Yoga dan meditasi memang populer di Ubud, tapi tidak di antara penduduk lokalnya. Malahan dalam buku “Jangan Mati di Bali” karangan Gde Aryantha Soethama disebutkan bahwa orang Bali jarang sekali bermeditasi. Sedangkan di antara para penetap yang bukan asli Bali, para yogi ini seperti sudah membentuk komunitas tersendiri. Banyak yang memanfaatkan kegiatan yoga untuk menguruskan badan, membentuk dada dan bokong agar padat, bahkan mencari pacar. Seperti percakapan yang terjadi di tengah-tengah sesi yoga ini. “Ups, sorry, nggak sengaja nyenggol. Kamu bilang berapa tadi ya, nomor telepon kamu?” Perempuan yang ditanya pun menjawab, “Saya sama sekali nggak bilang apa-apa.” “Oh ya? Jadi berapa nomornya ?” “00112233”, jawabnya dengan jengkel. Yang dijudesi sama sekali tidak tersinggung, dia cuma tersenyum dan bertanya ke perempuan lainnya, “Gerakan Menyalami Matahari kamu lentur sekali tadi. Bisa ajari saya gerakan Anjing meregangkan punggung? Saya ikuti dari belakang ya, dekat-dekat biar nggak salah.” :)
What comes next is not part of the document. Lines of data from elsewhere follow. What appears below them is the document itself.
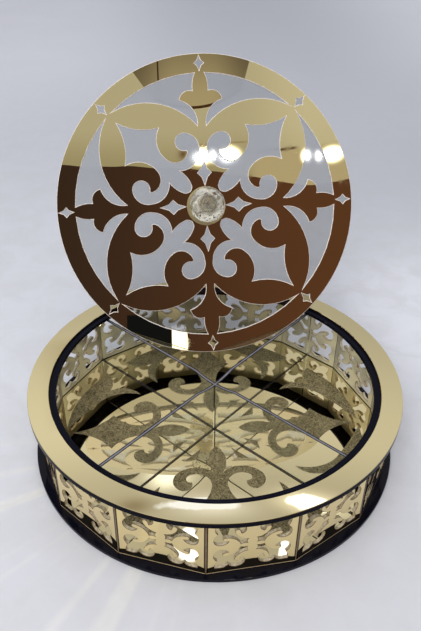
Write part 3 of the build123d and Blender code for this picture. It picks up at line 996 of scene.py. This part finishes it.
def paint_front_lamps(room):
    """A dark and a bright upright strip low in front, and two groups of lamps, which glare on the lid."""
    room.lay(room.window(-3.5, 0.35, 12.0, 22.6, 0.04, 0.1), (0.0076, 0.009, 0.013))
    room.lay(room.window(0.4, 1.7, 12.0, 21.6, 0.05, 0.2), (3.0, 3.05, 3.2))
    lamps = 0.0
    for place in (
        (3.75, 35.0, 0.60, 0.36), (4.95, 35.1, 0.28, 0.32), (6.4, 34.95, 0.66, 0.40),
        (13.95, 34.3, 0.32, 0.33), (15.0, 34.1, 0.28, 0.32), (16.4, 34.1, 0.62, 0.36),
    ):
        lamps = room.math("ADD", lamps, room.spot(*place), clamp=True)
    room.lay(lamps, LAMP_COLOUR)


def build_room():
    """World that shows the room to the object, and a plain background to the camera."""
    world = bpy.data.worlds.new("room")
    bpy.context.scene.world = world
    world.use_nodes = True
    world.node_tree.nodes.clear()
    room = Room(world.node_tree)
    for paint_part in (paint_walls, paint_back, paint_front, paint_lid_patch, paint_front_lamps):
        paint_part(room)
    seen = room.node("ShaderNodeLightPath").outputs["Is Camera Ray"]
    around, plain = (
        room.node("ShaderNodeBackground", {"Color": colour, "Strength": 1.0}).outputs[0]
        for colour in (room.colour, BACKGROUND)
    )
    mixed = room.node("ShaderNodeMixShader", {0: seen, 1: around, 2: plain}).outputs[0]
    room.node("ShaderNodeOutputWorld", {"Surface": mixed})


build_room()


# ---------------------------------------------------------------- camera
CAMERA_PLACE = Vector((-0.03815, -0.44335, 0.4282))
CAMERA_YAW = radians(4.35)                      # to the right of +Y
CAMERA_PITCH = radians(34.58)                   # downwards
CAMERA_ROLL = radians(0.80)
FOCAL_LENGTH = 40.09                            # millimetres, as is the sensor's width
SENSOR_WIDTH = 36.0

backwards = towards(-CAMERA_YAW, CAMERA_PITCH)
level_right = UPWARDS.cross(backwards).normalized()
level_up = backwards.cross(level_right)
right = level_right * cos(CAMERA_ROLL) + level_up * sin(CAMERA_ROLL)
up = level_up * cos(CAMERA_ROLL) - level_right * sin(CAMERA_ROLL)

lens = bpy.data.cameras.new("camera")
lens.lens = FOCAL_LENGTH
lens.sensor_width = SENSOR_WIDTH
lens.clip_start = 0.01
lens.clip_end = 100.0
camera = bpy.data.objects.new("camera", lens)
camera.matrix_world = Matrix((right, up, backwards)).transposed().to_4x4()
camera.location = CAMERA_PLACE
bpy.context.scene.collection.objects.link(camera)
bpy.context.scene.camera = camera

bpy.context.scene.view_settings.view_transform = "Standard"
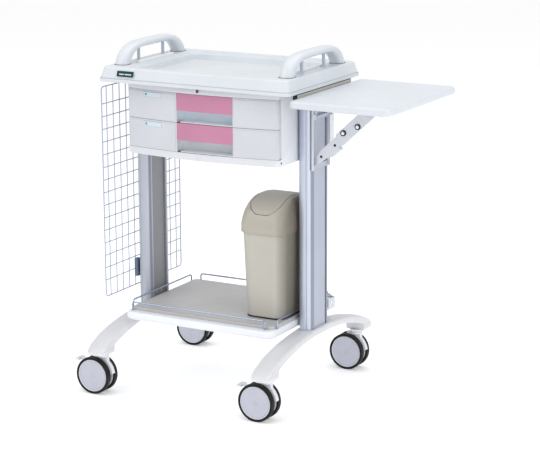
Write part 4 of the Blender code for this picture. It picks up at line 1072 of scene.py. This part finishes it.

Lalu bagaimana dengan model meditasi yang saya ikuti akhir tahun yang lalu? Meditasi ini gratis, kita hanya diharapkan memberi sumbangan di akhir program pada vihara, yang dimasukkan dalam amplop tertutup tanpa menyertakan nama. Kalau benar-benar tidak punya uang, seperti teman sekamar saya, ya tinggal menyelinap pergi diam-diam, tidak apa-apa kok. Meditasi ini ‘sunyi’ dan ‘kering’, tanpa musik, tanpa tarian, tanpa mantra, tanpa zikir, bahkan ketika makan bersama pun  suasananya sunyi senyap. Hasilnya, 3 orang mengundurkan diri sebelum program berakhir, dan dari obrolan setelah program selesai banyak yang mengaku terus bertahan sampai akhir hanya karena merasa tanggung sudah kepalang basah. Yang merasa cocok juga banyak. Mereka ini yang bertekad akan terus bermeditasi meskipun sudah kembali ke kehidupan sehari-hari. Mungkin tekad ini akan kendor, meditasinya jadi jarang-jarang bahkan berhenti sama sekali beberapa bulan kemudian, untuk disegarkan lagi di program retret berikutnya. Tidak apa-apa. Walaupun sudah tahu bahwa meditasi bukanlah duduk bersila sambil menutup mata selama satu jam atau mengundurkan diri ke tempat sepi, melainkan menyadari pikiran dari waktu ke waktu, penyegaran kan perlu juga.